On the other hand, the OLA/OLF-Shane has lost a key ally in the Gambela Liberation Front (GLF), which conducted joint attacks with the OLA/OLF-Shane in Gambela city in June 2022 (see EPO Weekly, 4-10 June 2022). In April, the GLF leadership announced its decision to withdraw from armed struggle, committing hundreds of fighters to rehabilitation camps.11Negasa Desalegn, Tamirat Dinsa, and Negash Mohamed, ‘It was announced that the Gambela Liberation Front has completely withdrawn from the armed struggle,’ Deutsche Welle Amharic, 26 April 2023
Way Forward
Significant political, geographical, and actor changes have occurred between the first and second rounds of peace talks held between the government and the OLA/OLF-Shane. Despite these changes, the second round of talks concluded just as the first round did: without an agreement. The ENDF’s resources have not translated into a more effective military campaign against the OLA/OLF-Shane in Oromia region, and little progress has been made in resolving a conflict that has dragged on for more than five years.

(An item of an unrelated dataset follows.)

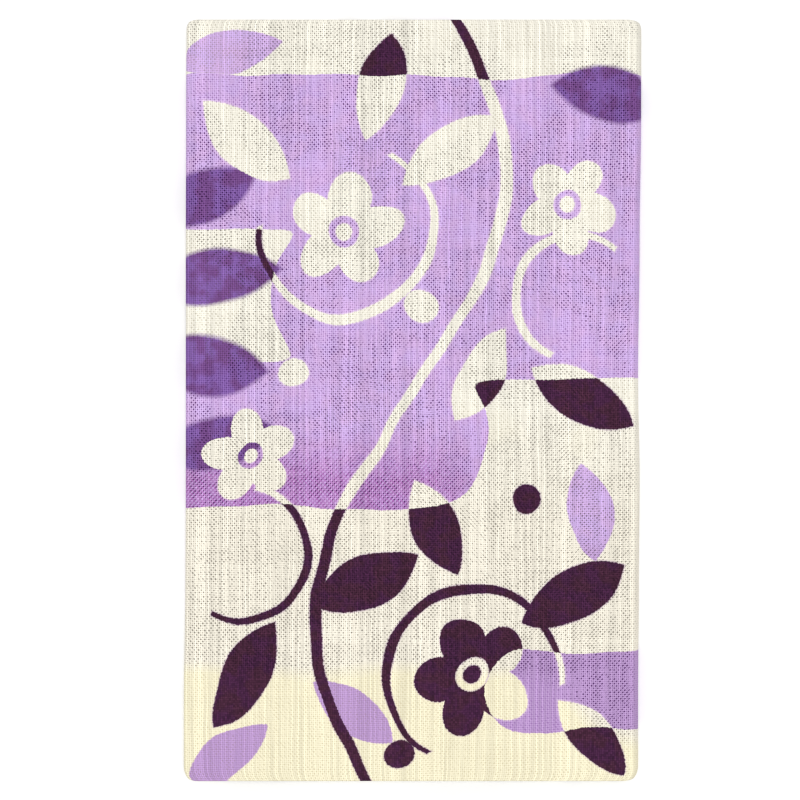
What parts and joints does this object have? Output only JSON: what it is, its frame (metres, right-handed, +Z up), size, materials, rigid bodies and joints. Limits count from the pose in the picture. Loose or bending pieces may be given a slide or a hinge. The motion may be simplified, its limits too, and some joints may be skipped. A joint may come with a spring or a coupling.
{
  "type": "tenugui towel",
  "caption": "Thin cotton hand towel folded flat into an upright oblong, patterned front up, with both side thirds folded behind.",
  "frame": {"origin": "under the middle of the folded towel, on the surface it lies on", "axes": "+X to the right and +Y up the patterned front, +Z up out of the front"},
  "size_m": [0.116, 0.1924, 0.0069],
  "materials": {
    "dyed_cotton": "matte plain weave"
  },
  "bodies": {
    "root": {"folded_towel": "dyed_cotton"}
  },
  "joints": []
}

Both the OLA/OLF-Shane and the government’s willingness to meet again provides some hope that peace negotiations will be attempted again soon, and conflict will ease in Oromia region. Moreover, the lack of military progress by either side could indicate that even incompatible political agendas could be adjusted to allow for more successful peace talks. After five years of war, many in conflict-affected locations have grown weary of the fighting. Yet, considering the government’s poor track record of dealing with armed groups, there is little hope for a lasting solution. Until the government is able to decisively control violence without relying on non-government groups and promote fair and consistent governance, Ethiopia will continue to experience high levels of political violence.